As a documentary-style photographer, I must be open-minded to tell my subjects' stories as objectively as possible. However, as I explained in a previous article, no photographer is one hundred percent objective: by choosing the angle of the picture, choosing what to include and what to exclude from the frame, by selecting apertures and shutter speeds that create a specific mood, they bring in subjectivity.


Therefore, it is necessary to recognize this subjectivity bias to be as objective as possible in depicting the action captured, especially for social-documentary photography.


The same necessity applies to my day job: working with people with different knowledge levels, cultural backgrounds, and change-mindedness, I constantly need to be aware not to be judgemental and bring my thoughts and ideas immediately to the foreground.

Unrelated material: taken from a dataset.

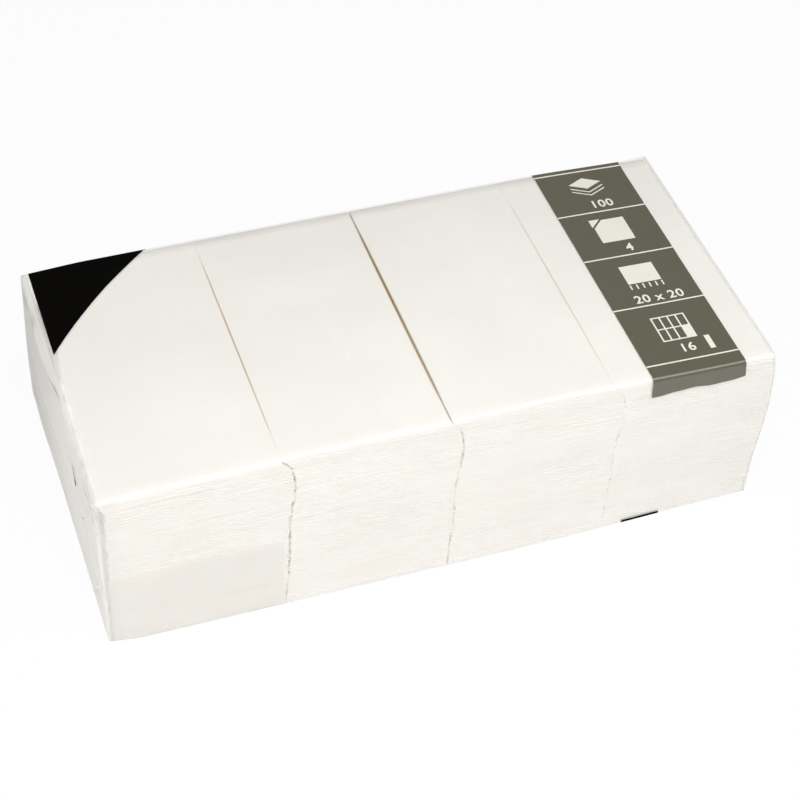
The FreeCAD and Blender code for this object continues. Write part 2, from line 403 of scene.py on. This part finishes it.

I first need to understand and acknowledge why people are making certain assumptions or are change averse before I can answer any questions.


Also, I need to be aware of not falling into the trap of the 'not invented here' syndrome myself and not reject any ideas only because I did not come up with them.


Bringing it all together: seeing the bigger picture

All skills mentioned above help me see the bigger picture (no pun intended), whether working on a photography project or leading a process change project.


Having a vision is indispensable for keeping the end goal in mind while working through the day-to-day activities to reach those goals. Irrespective if it is taking, culling, sequencing, editing, and post-processing pictures, working on detailed project plans, having meetings, or drafting documents.


The ability to see the concept, strategy, and final objective and simultaneously roll up my sleeves and do the work is necessary to succeed in both my day job and photography.


And that need for skillfulness is what I like most in my photographic endeavors and my corporate job: I call it "having the agility to quickly move between the balcony and the dancefloor."